Bir süre sonra bazı şeyler daha değişmeye başladı. Bir gün eşi ‘Bu evden sıkıldım ve artık burada yaşamak, bu çevrede, bu sitede yaşamak istemiyorum’’ dedi. Bu sözler T.B’ yi çok etkiledi. Eşi kendini o ortama ait hissetmiyordu. Müzik grubunda bir hanıma sadece hayranlığı vardı. Artık yaşamını müzikseverlerin olduğu bir ortamda sürdürmek istiyordu.
Bu farklılaşmanın ardından T.B’nin girdiği duygusal sıkıntılardan sonra eşi tam aksine ona çok yakın, hiç yanından ayrılmayan ve hep onunla hatta sıkacak yoğunlukta, sürekli yan yana olma çizgisine girmişti. T.B artık rahattı ve ilişkiyi olduğu yerde, hiç bir şey olmamış gibi yaşamaya çalıştı. Ama 6 ay sonra eşi ona kızan, her şeyi eleştiren, beğenmeyen bir tutum sergilemeye başladı. Artık evden ayrılmış, kafasını toparlamak istediğini söylüyor ve her yaklaşıma negatif bir tutumla cevap veriyordu.
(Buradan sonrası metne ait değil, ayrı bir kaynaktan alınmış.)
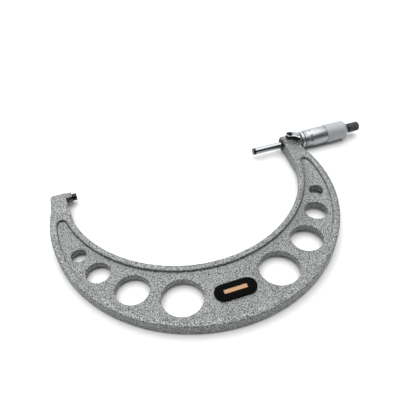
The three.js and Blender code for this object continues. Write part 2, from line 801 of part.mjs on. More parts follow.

Artık tek başına olmak istiyor ve evliliğini kendini sınırlayan bir kafes olarak görüyordu. Yaşadığı sıkıntılardan dolayı, sürekli olarak eşini suçluyordu. Onun artık bir takım kuralları vardı ve o kuralların geçerli olduğu bir evlilik istiyordu. Ama onun istediği evlilik aslında evlilik içinde bekârlık gibiydi.
T.B artık bu evliliği istemediğini hissediyordu. Yıllarca emek verdiği bu evlilikte sadece eşin bakıcısı ve koordinatörü olarak bir rol üstlenmesi isteniyordu. Devam etmeli yoksa ayrılmalı mı?